How do I prevent commands from showing up in Bash history?

Solution 1:

If you've set the HISTCONTROL environment variable to ignoreboth (which is usually set by default), commands with a leading space character will not be stored in the history (as well as duplicates).

For example:

$ HISTCONTROL=ignoreboth
$ echo test1
$  echo test2
$ history | tail -n2
 1015  echo test1
 1016  history | tail -n2

Here is what man bash says:

HISTCONTROL

A colon-separated list of values controlling how commands are saved on the history list. If the list of values includes ignorespace, lines which begin with a space character are not saved in the history list. A value of ignoredups causes lines matching the previous history entry to not be saved. A value of ignoreboth is shorthand for ignorespace and ignoredups. A value of erasedups causes all previous lines matching the current line to be removed from the history list before that line is saved. Any value not in the above list is ignored.
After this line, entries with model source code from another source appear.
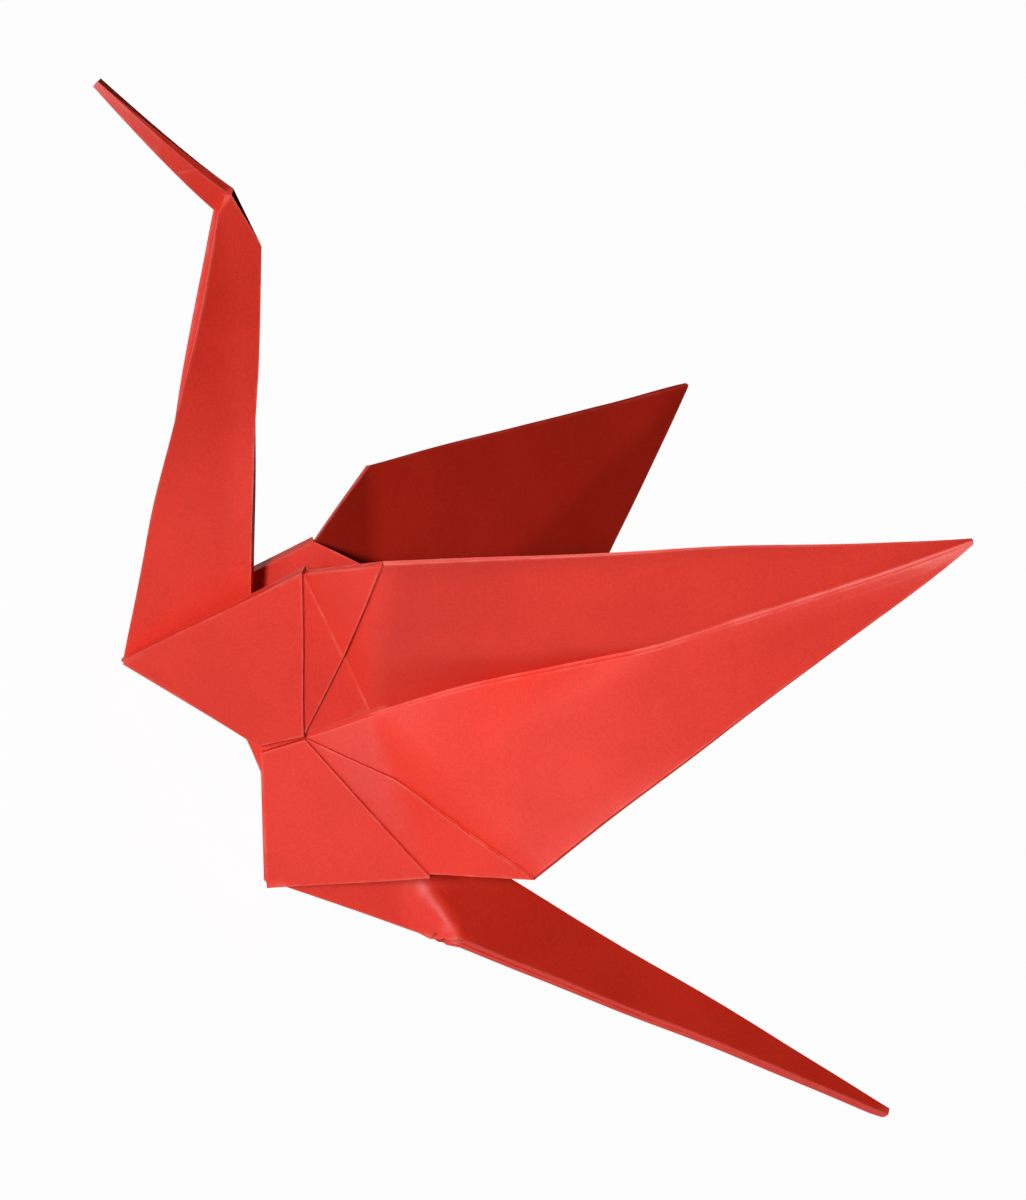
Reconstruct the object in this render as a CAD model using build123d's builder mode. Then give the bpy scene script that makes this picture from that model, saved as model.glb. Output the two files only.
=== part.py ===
from build123d import *
from collections import namedtuple
from math import atan2, cos, degrees, hypot, radians, sin, sqrt, tan
import os

from numpy import array, full
from numpy.linalg import lstsq

# An origami crane, folded from one square sheet. While it is folded, X runs from
# the neck to the tail, Y from the near wing to the far wing, and Z up, with the
# middle of the belly at the origin. At the end it is stood on the four corners
# of its base, with the origin on the floor below its middle.

# The sheet
SHEET = 150.0  # side of the square
PAPER = 0.12  # thickness of the paper
AIR = 0.05  # air left between two pressed leaves
SLIT = 0.25  # half the gap between raw edges that meet on a centre line
TIP_WIDTH = 0.5  # width of a blunt tip

# The near and the far side of the body
NEAR_LEAN = 5.2  # centre line of a side off upright, degrees
FAR_LEAN = 6.9
NEAR_NECK_FLARE = 6.5  # how far each half turns out about its centre line, degrees
NEAR_TAIL_FLARE = 12.0
FAR_NECK_FLARE = 0.0
FAR_TAIL_FLARE = 5.5
NEAR_NECK_TUCK = 8.6  # how far a flank turns in below the hump, degrees
NEAR_TAIL_TUCK = 12.0
FAR_NECK_TUCK = -2.0
FAR_TAIL_TUCK = 0.0

# The wings
NEAR_WING_LEAN = 6.8  # centre crease off upright, degrees
NEAR_WING_SWEEP = -2.8  # towards the tail, degrees
NEAR_NECK_CURL = 42.0  # how far a wing's root turns out on the neck side, degrees
NEAR_TAIL_CURL = 28.0
NEAR_WING_EASE = 3.2  # length that the flexed wing gains over the flat one
FAR_WING_LEAN = 57.0
FAR_WING_SWEEP = -4.4
FAR_NECK_CURL = 71.5
FAR_TAIL_CURL = 71.0
FAR_WING_EASE = 0.0

# The neck and the head
NECK_BASE = 22.9  # from the shoulder down the narrowed edge to the neck's fold
NECK_SPINE_DROP = 0.4  # start of the neck's closed edge below the belly line
NECK_OUTER = 49.5  # open edge from the neck's fold to the throat
CROWN_STEP = 1.7  # open edge from the throat to the crown
CROWN_TURN = 16.5  # how far that short edge turns in, degrees
NECK_SPINE = 53.3  # closed edge from the belly to the nape
HEAD_DROOP = 28.7  # open edge of the head below level, degrees
NECK_OPEN = 1.3  # half the gap between the open edges at the crown
NOTCH_RISE = 0.8  # lowest point of the flanks above the belly line

# The tail
TAIL_BASE = 18.4
TAIL_SPINE_RISE = 2.5
TAIL_BEND = 21.3  # open edge from the tail's fold to the soft bend
TAIL_OPEN = 0.8  # half the gap between the open edges at the bend

SPINE_SET = 0.5  # the two closed edges start this far either side of the middle

# What follows from the sheet: x outward and z up, on the flat folded base
PITCH = PAPER + AIR
HALF = SHEET / 2
NARROW_ANGLE = 90 / 8
RAW_SLOPE = tan(radians(2 * NARROW_ANGLE))
NARROW_SLOPE = tan(radians(NARROW_ANGLE))
HUMP = HALF * RAW_SLOPE
SHOULDER_Z = (HUMP - HALF * NARROW_SLOPE) / (1 + NARROW_SLOPE)
SHOULDER_X = (SHOULDER_Z + HALF) * NARROW_SLOPE
WRIST_Z = HALF * (RAW_SLOPE - NARROW_SLOPE) / (RAW_SLOPE + NARROW_SLOPE)
WRIST_X = (WRIST_Z + HALF) * NARROW_SLOPE
HEM_X = HALF * NARROW_SLOPE
CROSS_Z = hypot(HALF, HUMP) - HALF
KNEE_X = (SHOULDER_Z - CROSS_Z) / (WRIST_Z - CROSS_Z) * WRIST_X

NEAR, FAR = -1, 1
NECK, TAIL = -1, 1

# Leaves of one side, from the middle of the body outward. Each leaf is folded
# back at the narrowed edge, so 0 meets 7, 1 meets 6, 2 meets 5 and 3 meets 4.
GUSSET_IN, HUMP_IN, WING_IN, RAW_IN, RAW_OUT, WING_OUT, HUMP_OUT, GUSSET_OUT = range(8)
LAYERS = 8

# Leaves of one half of a leg, from its middle outward. Turning a leg in between
# the flanks reverses them, and turning the head in reverses them again.
LEG_SLOT = {GUSSET_OUT: 0, RAW_OUT: 1, RAW_IN: 2, GUSSET_IN: 3}
HEAD_SLOT = {GUSSET_IN: 0, RAW_IN: 1, RAW_OUT: 2, GUSSET_OUT: 3}
STACK = len(LEG_SLOT)

# Mitres sharper than this share of the widest are left blunt
MITRE_LIMIT = 0.05


def turned(point, pivot, axis, angle):
    """A point turned about a line through the pivot."""
    return pivot + (point - pivot).rotate(Axis((0, 0, 0), axis), angle)


def square_to(way):
    """The direction square to this one in the crane's middle plane."""
    return Vector(-way.Z, 0, way.X)


def mitre(*normals):
    """The step from one leaf to the next where several planes meet."""
    total = sum(normals, Vector(0, 0, 0))
    return total * (len(normals) / total.dot(total))


def third_corner(first, second, first_reach, second_reach, turn):
    """The point at two given distances from two others, in the middle plane."""
    span = second - first
    along = (first_reach**2 - second_reach**2 + span.length**2) / (2 * span.length)
    height = sqrt(first_reach**2 - along**2)
    ahead = span.normalized()
    return first + ahead * along + square_to(ahead) * turn * height


def fan(*corners):
    """The triangles of one stretch of paper, fanned from its first corner."""
    return [(corners[0], second, third) for second, third in zip(corners[1:], corners[2:])]


def bridge(one, other, first, second):
    """The paper between two groups of leaves, from one corner and leaf to another."""
    return fan(one.at(*first), one.at(*second), other.at(*second), other.at(*first))


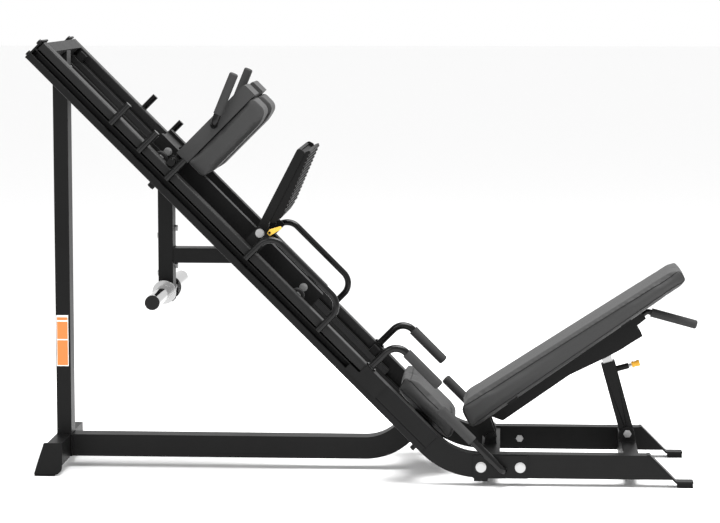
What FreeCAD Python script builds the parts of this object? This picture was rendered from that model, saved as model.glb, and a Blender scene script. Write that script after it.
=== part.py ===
"""Leg press and hack squat machine: 45-degree rails, roller carriage, seat and adjustable backrest.

Row frame: X runs from the rear post (-X) to the backrest (+X), Y across the machine, Z up.
The origin is on the floor under the middle of the machine. Near or left parts are at -Y.
The sloping members are drawn in the rail frame: x runs down the rail from its upper end, y across,
z normal to the rail with 0 at the rail's top face.
"""
import FreeCAD, Part
import math
import os
import re

Vec = FreeCAD.Vector
Place = FreeCAD.Placement
Turn = FreeCAD.Rotation
ACROSS = Vec(0, 1, 0)
BOTH = (-1, 1)
SIDES = {"left": -1, "right": 1}

doc = FreeCAD.newDocument("leg_press_hack_squat")
sheet = doc.addObject("Spreadsheet::Sheet", "dims")

DRIVING = {
    # rails
    "rail_angle": 45, "rail_top_x": -1044, "rail_top_z": 1458, "rail_length": 1828, "rail_depth": 80,
    "rail_outer_y": 300, "rail_tube_y": 250, "track_inner_y": 205, "ledge_y": 197,
    "lower_tube_deep": 24, "lip_top": 35, "lip_thick": 3, "recess_y": 262, "guard_deep": 30,
    "guard_end": 1497, "plain_rail_start": 1561, "track_drop": 34.3, "track_end": 1600, "wall": 3,
    "end_plate_thick": 6, "corner_round": 8,
    # top crossmember, rear post, base
    "top_cross_start": 8, "top_cross_long": 40, "top_cross_deep": 69, "cap_thick": 6,
    "post_left": -1062, "post_thick": 50, "post_wide": 75, "base_height": 74, "base_deep": 75,
    "foot_bar_half": 204, "base_bend": 190, "lower_cross_mid": 1768, "lower_cross_long": 80,
    "lower_cross_top": 16, "flange_thick": 6, "plate_thick": 6,
    # stabilisers and floor
    "stab_height": 66, "stab_inner_y": 245, "stab_wide": 50, "stab_bend": 240, "heel_start": 938,
    "foot_rubber": 4, "heel_rubber": 14, "heel_end": 1088,
    # pegs, guard bars, handles
    "peg_radius": 11, "peg_y": 311, "peg_foot": 34, "peg_top": 55, "peg_first": 345, "peg_pitch": 128,
    "guard_bar_start": 968, "guard_bar_end": 1302, "guard_bar_top": 84, "guard_bar_bend": 52,
    "handle_s": 1513, "handle_y": 281, "handle_radius": 12.5, "handle_top": 119, "handle_bend": 48,
    "handle_end": 1702, "grip_radius": 17, "grip_start": 1563, "grip_end": 1716,
    # carriage
    "side_inner_y": 92, "side_outer_y": 132, "side_start": 477, "side_end": 1237, "side_top": 38,
    "side_bottom": 20, "arm_seat": 40, "roller_radius": 24.3, "roller_height": -10,
    "roller_inner_y": 212, "roller_wide": 29, "upper_roller": 536, "lower_roller": 1175,
    "axle_radius": 8, "running_gap": 0.05, "bracket_y": 244, "bracket_thick": 5,
    # weight post
    "weight_post_left": -708, "weight_post_bottom": 572, "weight_arm_bottom": 704, "horn_x": -684,
    "horn_z": 608, "sleeve_radius": 24.5, "sleeve_end": 359, "sleeve_flange": 40, "flange_y": 68,
    "cap_long": 8,
    # shoulder pads and hack handles
    "pad_inner_y": 65, "pad_wide": 140, "board_start": 560, "board_thick": 49, "board_top": 358, "pad_thick": 72,
    "pad_top": 348, "hack_tube": 12.5, "hack_s": 584, "hack_n": 192, "hack_y": 235, "hack_grip": 15,
    # foot plate
    "foot_pivot_s": 943, "foot_pivot_n": 51, "foot_lean": 27.3, "arm_outer_y": 210, "arm_thick": 14,
    "foot_plate_long": 304,
    # seat and backrest
    "seat_half": 150, "seat_base": 8, "hinge_x": 420, "hinge_z": 124, "back_x": 351, "back_z": 162,
    "back_angle": 35.4, "back_half": 132, "strut_foot_x": 882, "strut_foot_z": 132,
    "strut_head_x": 800, "strut_head_z": 425, "strut_half": 24, "strut_inner_half": 17,
    "strut_top": 250, "strut_bore_half": 17.8, "pin_height": 219,
}
for row, (alias, number) in enumerate(DRIVING.items(), start=1):
    sheet.set("A%d" % row, alias)
    sheet.set("B%d" % row, str(number))
    sheet.setAlias("B%d" % row, alias)
doc.recompute()

WORD = re.compile(r"[a-z][a-z_]*")
made = {}


def formula(text):
    """Sheet formula for a size written with the plain aliases."""
    return WORD.sub(lambda word: "dims." + word.group(), str(text))


def value(text):
    """Number that a size formula gives."""
    return float(sheet.evalExpression(formula(text)))


def bind(thing, prop, text):
    thing.setExpression(prop, formula(text))


# ---- frames -------------------------------------------------------------------------------------

FLOOR = Place()
RAIL = Place(Vec(value("rail_top_x"), 0, value("rail_top_z")), Turn(ACROSS, value("rail_angle")))


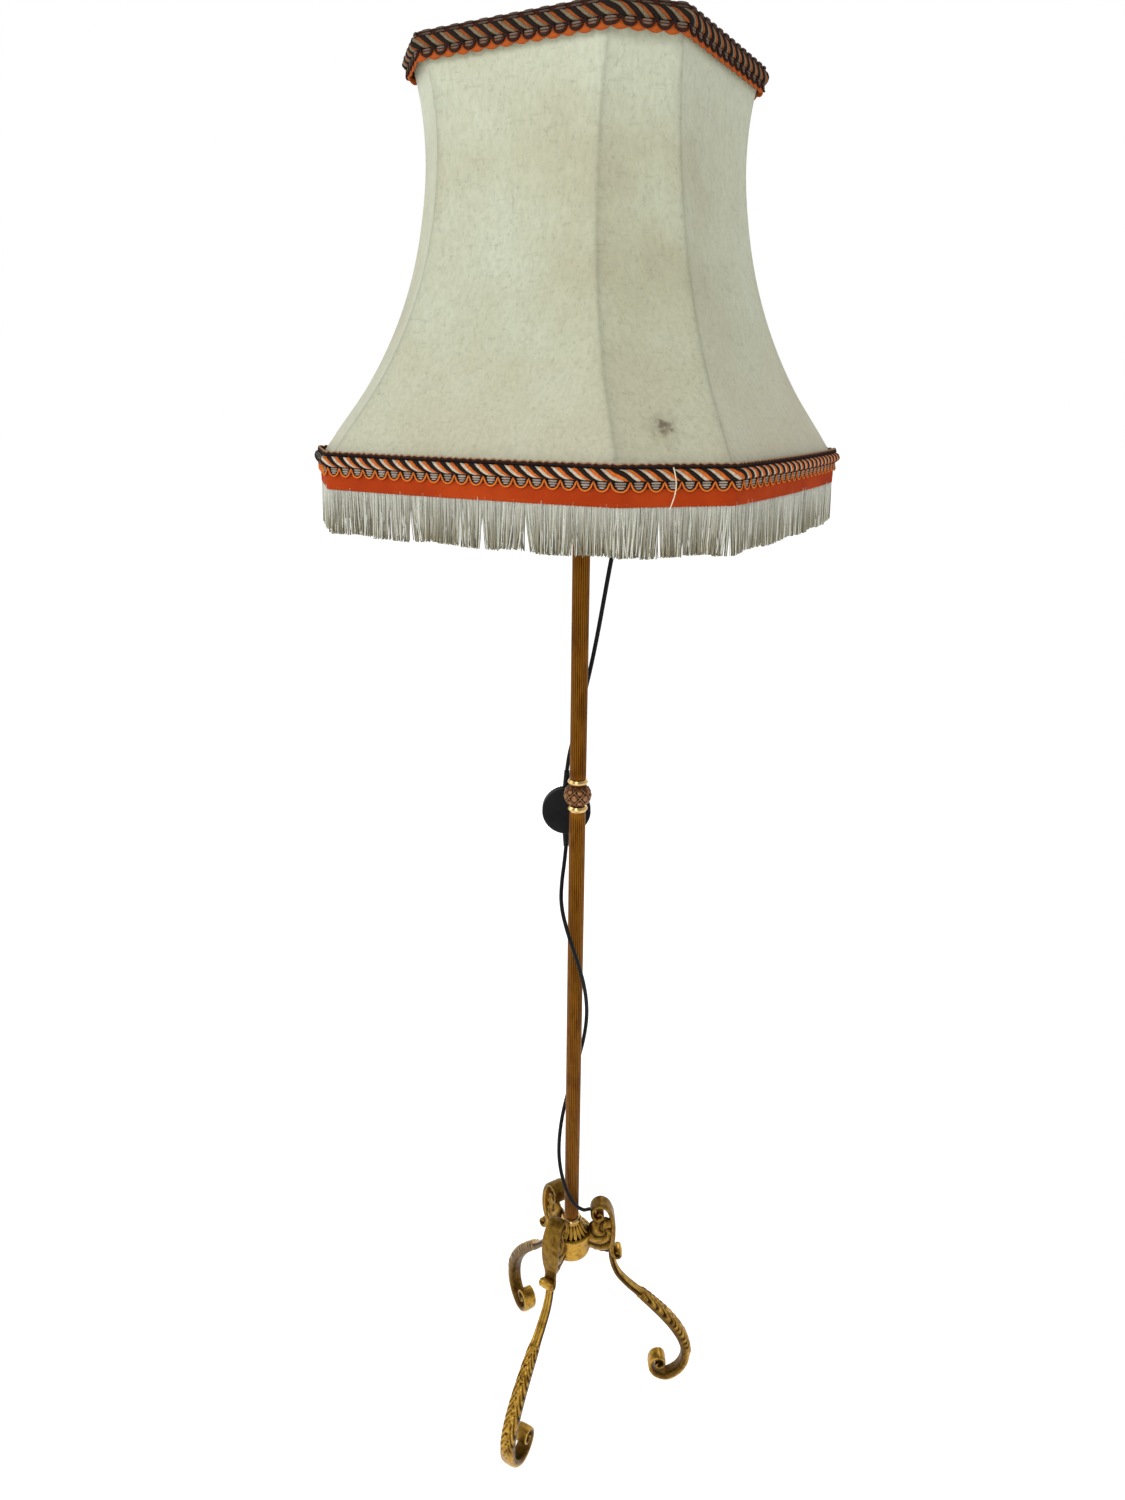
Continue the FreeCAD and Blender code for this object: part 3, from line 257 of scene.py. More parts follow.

If HISTCONTROL is unset, or does not include a valid value, all lines read by the shell parser are saved on the history list, subject to the value of HISTIGNORE. The second and subsequent lines of a multi-line compound command are not tested, and are added to the history regardless of the value of HISTCONTROL.

See also:

  • Why is bash not storing commands that start with spaces? at unix SE
  • Why does bash have a HISTCONTROL=ignorespace option? at unix SE

Solution 2:

In your .bashrc/.bash_profile/wherever you want, put export HISTIGNORE=' *'. Then just begin any command you want to ignore with one space.